Challenges and Limitations
Detection dog programmes are resource-intensive. The initial cost of acquiring, training, and certifying a single dog-and-handler team can reach several hundred thousand rand when veterinary care, handler salaries, transport, and training infrastructure are included. Sustaining a programme requires ongoing funding that conservation organisations operating in southern Africa often struggle to secure. Donor fatigue, currency volatility, and competition with charismatic megafauna for public attention all constrain budgets.
Handler wellbeing is a closely related concern. The work is physically demanding, takes place at irregular hours, and carries real personal risk in areas where poaching operations are linked to organised criminal networks. Retaining experienced handlers requires investment in compensation, protective equipment, and psychological support that not all organisations can provide consistently.
There are also ecological limits to what detection work can achieve. A dog operating in the field introduces its own scent and that of its handler into the environment, potentially disrupting pangolin behaviour in areas under long-term ecological study. Programme managers must weigh the operational benefit against potential interference with monitoring protocols.

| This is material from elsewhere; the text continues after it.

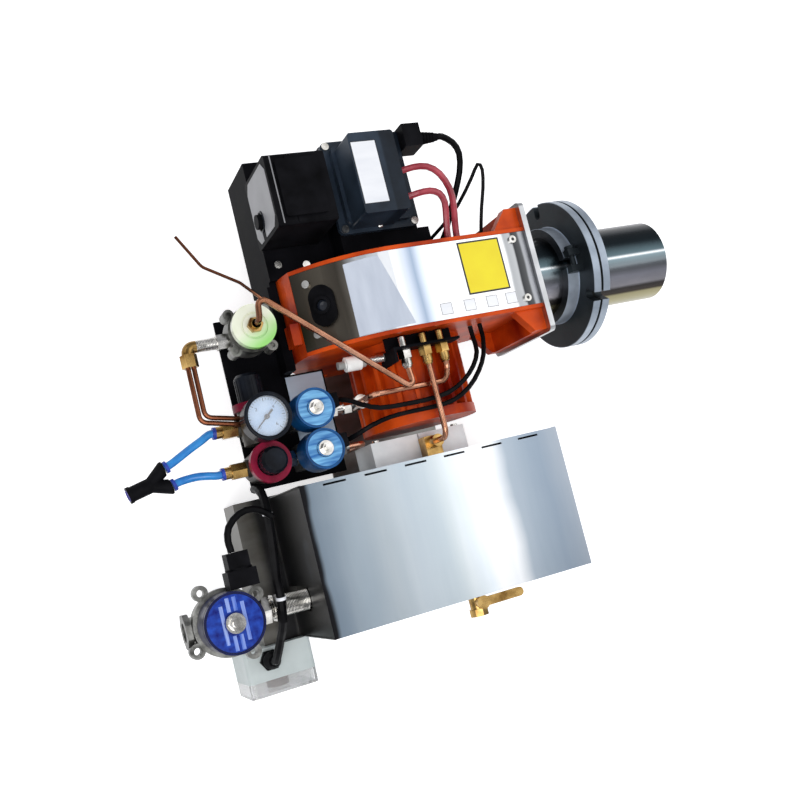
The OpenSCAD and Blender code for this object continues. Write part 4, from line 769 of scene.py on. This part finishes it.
# Control box: grey plate with cut corners and a round notch at the button, and the button's collar
panel = {
    "x": -345.0, "y": (80.0, 144.0), "z": (-6.0, 66.0), "thick": 0.5, "cut": 9.0, "button": (98.0, 20.0),
    "clear": 11.0, "mouth": 5.7, "turn": 2.6, "points": 15,
    "collar": [(0, 9.0), (0, 10.6), (1.2, 10.6), (1.7, 10.1), (1.7, 9.0)],
}
(y0, y1), (z0, z1), cut = panel["y"], panel["z"], panel["cut"]
buttonY, buttonZ = panel["button"]
t = np.linspace(-panel["turn"], panel["turn"], panel["points"])
notch = np.stack([buttonY + panel["clear"] * np.cos(t), buttonZ + panel["clear"] * np.sin(t)], -1)
outline = np.array([
    (y0, z0 + cut), (y0, buttonZ - panel["mouth"]), *notch, (y0, buttonZ + panel["mouth"]), (y0, z1 - cut),
    (y0 + cut, z1), (y1 - cut, z1), (y1, z1 - cut), (y1, z0 + cut), (y1 - cut, z0), (y0 + cut, z0)])
count = len(outline)
layers = [np.concatenate([np.full((count, 1), panel["x"] - d), outline], 1) for d in (0.0, panel["thick"])]
ring = np.arange(count)
after = (ring + 1) % count
sideFaces = np.stack([ring, after, after + count, ring + count], -1).tolist()
ends = [ring.tolist(), (ring + count)[::-1].tolist()]
makePiece("boxPanel", np.stack(layers), ends + sideFaces, "labelGrey", smooth=False)
turned("buttonCollar", (panel["x"], buttonY, buttonZ), (-1, 0, 0), panel["collar"], "glossBlack", hollow=True)

# Gauge: ticks and numbers on the dial, bezel and needle hub. A tick has a length and a width
gauge = {
    "centre": (-390.0, -97.0), "face": 33.0, "radius": 18.6, "start": 225.0, "sweep": 270.0, "ticks": 31,
    "smallTick": (2.0, 0.3), "largeTick": (3.4, 0.55), "largeEach": 5, "tickThick": 0.12,
    "numberEach": 10, "numberSize": 0.0046, "numberDepth": 0.00006, "numberRadius": 12.0, "numberLift": 0.06,
    "bezelZ": 40.0, "bezelRadius": 21.4, "bezelThick": 1.1, "bezelFlat": 0.7,
    "hubZ": 35.0, "hub": [(0, 2.4), (0.9, 2.4), (1.4, 1.8), (1.5, 0.6)],
}
angles = np.radians(gauge["start"] - np.linspace(0, gauge["sweep"], gauge["ticks"]))
spokes = np.stack([np.cos(angles), np.sin(angles), np.zeros(gauge["ticks"])], -1)
dialCentre = np.array([*gauge["centre"], gauge["face"]])
for i, way in enumerate(spokes):
    long, wide = gauge["smallTick" if i % gauge["largeEach"] else "largeTick"]
    across = np.array([-way[1], way[0], 0]) * wide
    corner = dialCentre + way * (gauge["radius"] - long) - across / 2
    flatPlate("dialTick%02d" % i, corner, way * long, across, gauge["tickThick"], "inkBlack")
for i in range(0, gauge["ticks"], gauge["numberEach"]):
    words = bpy.data.curves.new("dialNumber%d" % i, "FONT")
    words.body = str(i // gauge["largeEach"])
    words.size = gauge["numberSize"]
    words.align_x = "CENTER"
    words.align_y = "CENTER"
    words.extrude = gauge["numberDepth"]
    shown = bpy.data.objects.new("dialNumber%d" % i, words)
    scene.collection.objects.link(shown)
    figure = bpy.data.meshes.new_from_object(shown.evaluated_get(bpy.context.evaluated_depsgraph_get()))
    bpy.data.objects.remove(shown)
    spots = np.zeros(len(figure.vertices) * 3)
    figure.vertices.foreach_get("co", spots)
    spots = spots.reshape(-1, 3) * meshValues["perMetre"]
    place = dialCentre + spokes[i] * gauge["numberRadius"] + (0, 0, gauge["numberLift"])
    faces = [list(f.vertices) for f in figure.polygons]
    makePiece("dialFigure%d" % i, spots + place, faces, "inkBlack", smooth=False)
    bpy.data.meshes.remove(figure)
ringBand("gaugeBezel", (*gauge["centre"], gauge["bezelZ"]), up, gauge["bezelRadius"], gauge["bezelThick"],
         "glossBlack", sides=64, flat=gauge["bezelFlat"])
turned("needleHub", (*gauge["centre"], gauge["hubZ"]), up, gauge["hub"], "glossBlack", body="needle",
       sides=32)

# Coils: a label ring in each recess and a washer under each nut
airCoil = {"floor": 28.2, "label": (8.7, 17.4), "hub": 29.0, "washer": 8.1, "finish": "airLabel"}
oilCoil = {"floor": 19.2, "label": (10.2, 26.4), "hub": 20.0, "washer": 9.9, "finish": "oilLabel"}
coils = [((-339, -97), airCoil), ((-339, -138), airCoil), ((-460, -277), oilCoil)]
coilShape = {"labelThick": 0.18, "bore": 5.0, "washerEdge": 0.35, "washerThick": 0.6, "washerCut": 0.4}
for i, (centre, coil) in enumerate(coils):
    (inner, outer), thick = coil["label"], coilShape["labelThick"]
    labelRing = [(0, inner), (0, outer), (thick, outer), (thick, inner)]
    turned("coilLabel%d" % i, (*centre, coil["floor"]), up, labelRing, coil["finish"], hollow=True, sides=64)
    bore, wide = coilShape["bore"], coil["washer"]
    edge, thick = coilShape["washerEdge"], coilShape["washerThick"]
    washer = [(0, bore), (0, wide), (edge, wide), (thick, wide - coilShape["washerCut"]), (thick, bore)]
    turned("coilWasher%d" % i, (*centre, coil["hub"]), up, washer, coil["finish"], hollow=True)
# Plain pale streaks on the oil coil's label: left edge, lower and upper end, from the coil's centre
streaks = {
    "rows": [(-12, -18, 18), (8.5, -18, 18), (-5, -25, -11), (1.5, -25, -11), (-5, 11, 24), (1.5, 11, 24)],
    "centre": (-460, -277), "z": 19.38, "wide": 3.5, "thick": 0.1,
}
for i, (left, low, high) in enumerate(streaks["rows"]):
    corner = (streaks["centre"][0] + left, streaks["centre"][1] + low, streaks["z"])
    flatPlate("oilStreak%d" % i, corner, (streaks["wide"], 0, 0), (0, high - low, 0), streaks["thick"],
              "oilStreak")

# Threads on the pipe runs, each a ripple on a short sleeve: start, end and radius
threadShape = {"perMillimetre": 4, "sides": 28, "ripple": 0.03, "pitch": 1.5}
threads = {
    "airThread": [((x, y, -18), (x + 3.8, y, -18), 6.15) for x in (-371, -358) for y in (-97, -138)],
    "lineThread": [((x, y, -18), (x + 8, y, -18), 5.6) for x, y in ((-324, -97), (-304, -97), (-324, -138))],
    "oilThread": [((a, -277, -36), (b, -277, -36), 10.6) for a, b in ((-415, -410.2), (-400.8, -374))],
    "feedThread": [((-433, -12, 0), (-414, -12, 0), 6.1)],
    "rodThread": [((-276.8, -61, 27), (-256.5, -61, 27), 4.1)],
    "capThread": [((-380, -7, 35), (-380, -7, 39), 4.6)],
}
for threadName, runs in threads.items():
    finish = "lampBrass" if threadName == "capThread" else "nickelPlate"
    body = "adjuster" if threadName == "rodThread" else "burner"
    upward = (0, 1, 0) if threadName == "capThread" else up
    for i, (start, end, radius) in enumerate(runs):
        start, end = np.array(start, float), np.array(end, float)
        count = int(np.linalg.norm(end - start) * threadShape["perMillimetre"]) + 2
        steps = np.linspace(0, 1, count)[:, None]
        carried(threadName + str(i), start * (1 - steps) + end * steps, radius, finish, body,
                threadShape["sides"], upward, threadShape["ripple"], threadShape["pitch"])

# Collars where the lines enter the fitting bracket, and the release ring in the mouth of the joining piece
collars = {"y": -75.5, "z": 45, "profile": [(0, 3.1), (0, 4.6), (2.2, 4.6), (3.4, 3.6), (3.4, 3.1)]}
for i, (x, finish) in enumerate(((-240, "nickelPlate"), (-217, "lampBrass"), (-198, "lampBrass"))):
    place = (x, collars["y"], collars["z"])
    turned("fittingCollar%d" % i, place, (0, -1, 0), collars["profile"], finish, hollow=True, sides=32)
release = {
    "start": (-484, -129, -20), "out": (-0.9731, -0.2305, 0), "reach": 41.4,
    "profile": [(-2.0, 5.0), (-2.0, 6.1), (0.45, 6.1), (0.45, 5.0)],
}
mouth = np.array(release["start"]) + release["reach"] * np.array(release["out"])
turned("releaseRing", mouth, release["out"], release["profile"], "releaseViolet", hollow=True, sides=40)

# White ties round the cables: place and the cable's direction
ties = [((-401.5, -186, -4), (0.1, 1, 0.1)), ((-406, -268, -10), (0, 1, 0.25))]
tieShape = {"radius": 4.6, "thick": 0.7, "flat": 2.4, "sides": 36}
for i, (spot, way) in enumerate(ties):
    ringBand("cableTie%d" % i, spot, way, tieShape["radius"], tieShape["thick"], "tieWhite",
             sides=tieShape["sides"], flat=tieShape["flat"])

# Tank jacket: folded corners and a row of rivets along the foot of the front and the rear
jacket = {
    "left": -373, "right": -81, "front": -317, "rear": -168, "foldLow": -99.0, "foldHigh": 23.8,
    "foldInset": 0.9, "foldRadius": 1.4, "rivets": 5, "rivetInset": 14, "rivetZ": -92,
}
for i, (x, y) in enumerate([(jacket[a], jacket[b]) for a in ("left", "right") for b in ("front", "rear")]):
    inX = jacket["foldInset"] if x == jacket["left"] else -jacket["foldInset"]
    inY = jacket["foldInset"] if y == jacket["front"] else -jacket["foldInset"]
    line = [(x + inX, y + inY, z) for z in np.linspace(jacket["foldLow"], jacket["foldHigh"], 9)]
    carried("jacketFold%d" % i, line, jacket["foldRadius"], "jacketSheet", sides=12, upward=(0, 1, 0))
inset = jacket["rivetInset"]
rivetX = np.linspace(jacket["left"] + inset, jacket["right"] - inset, jacket["rivets"])
for label, y, way in (("Front", jacket["front"], -1), ("Rear", jacket["rear"], 1)):
    for i, x in enumerate(rivetX):
        place = (x, y, jacket["rivetZ"])
        turned("jacketRivet%s%d" % (label, i), place, (0, way, 0), heads["rivet"], "nickelPlate", sides=24)

# Sockets of the cover screws, lid screws of the enclosure, and the lip of the tube
sockets = {"x": -96, "y": (32, -32), "lift": 2.42}
for i, y in enumerate(sockets["y"]):
    place = (sockets["x"], y, cover["top"] + sockets["lift"])
    turned("screwSocket%d" % i, place, up, heads["socket"], "inkBlack", sides=6)
lidScrews = {"x": (-434, -374), "y": -364.3, "z": (-143.7, -89.7)}
for i, (x, z) in enumerate([(x, z) for z in lidScrews["z"] for x in lidScrews["x"]]):
    turned("lidScrew%d" % i, (x, lidScrews["y"], z), (0, -1, 0), heads["lid"], "nickelPlate", sides=24)
lip = {"x": 106.2, "radius": 43.7, "thick": 0.7}
ringBand("tubeLip", (lip["x"], 0, 0), (1, 0, 0), lip["radius"], lip["thick"], "tubeRim", sides=96)

# Lamps: place, size and power, all turned to one point
lamps = {
    "key": ((-0.9, -0.7, 1.5), 1.3, 17.0), "fill": ((0.72, 0.25, 1.5), 1.6, 9.0),
    "low": ((-1.4, 0.9, 0.6), 1.0, 2.2), "front": ((0.3, -1.6, 0.7), 1.1, 3.0),
}
lampAim = np.array([-0.2, -0.06, -0.04])
lampUpward = [0.02, 0.01, 1.0]
for lampName, (place, size, power) in lamps.items():
    lampData = bpy.data.lights.new(lampName, "AREA")
    lampData.size = size
    lampData.energy = power
    lamp = bpy.data.objects.new(lampName, lampData)
    scene.collection.objects.link(lamp)
    back = unit(np.array(place) - lampAim)
    side = unit(np.cross(lampUpward, back))
    facing = np.array([side, np.cross(back, side), back]).T
    lamp.matrix_world = Matrix.Translation(place) @ Matrix(facing.tolist()).to_4x4()

# World: soft light on the object, and white where the camera sees it
room = {"colour": (0.92, 0.94, 1.0, 1), "strength": 0.42, "seenMore": 0.58}
world = bpy.data.worlds.new("plainRoom")
scene.world = world
world.use_nodes = True
sky = world.node_tree
background = sky.nodes["Background"]
background.inputs["Color"].default_value = room["colour"]
skySeen = sky.nodes.new("ShaderNodeLightPath").outputs["Is Camera Ray"]
skyStrength = mathNode(sky, "MULTIPLY_ADD", skySeen, room["seenMore"], room["strength"])
link(sky, skyStrength, background.inputs["Strength"])

# Floor: pale paper that shines a little to the camera and in reflections
paper = {
    "row": dict(low=(0.90, 0.90, 0.90), high=(0.94, 0.94, 0.94), tone=3, grain=300, rough=(0.7, 0.8)),
    "half": 4, "z": -0.1505, "glow": (1, 1, 1, 1), "strength": 0.62, "mirrored": 0.6,
}
floorMaterial, floorTree, floorShader = principled("palePaper")
toneNode(floorTree, floorShader, paper["row"])
rays = floorTree.nodes.new("ShaderNodeLightPath").outputs
mirrored = mathNode(floorTree, "MULTIPLY", rays["Is Glossy Ray"], paper["mirrored"])
seen = mathNode(floorTree, "MAXIMUM", rays["Is Camera Ray"], mirrored)
floorShader.inputs["Emission Color"].default_value = paper["glow"]
glowing = mathNode(floorTree, "MULTIPLY", seen, paper["strength"])
link(floorTree, glowing, floorShader.inputs["Emission Strength"])
half = paper["half"]
corners = [(x * half, y * half, paper["z"]) for x, y in ((-1, -1), (1, -1), (1, 1), (-1, 1))]
floorMesh = bpy.data.meshes.new("floor")
floorMesh.from_pydata(corners, [], [(0, 1, 2, 3)])
floorMesh.materials.append(floorMaterial)
floor = bpy.data.objects.new("floor", floorMesh)
scene.collection.objects.link(floor)
print("stage: lights and floor set")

The Outlook for Canine Conservation Work
Despite the challenges, the trajectory of detection dog use in pangolin protection is positive. Several southern African conservation organisations have expanded their canine units in recent years, and cross-border knowledge sharing between South African, Zimbabwean, and Mozambican teams has accelerated training standards. Academic partnerships with veterinary schools have begun producing more rigorous assessments of olfactory performance and health maintenance for working dogs in tropical and subtropical climates.
The dogs themselves do not understand conservation. They work for the reward at the end of the search. But the cumulative effect of thousands of vehicle screenings, nightly patrols, and rapid live-animal recoveries adds up to something the pangolin urgently needs: a detection capability that scales faster than the trafficking networks adapting around it.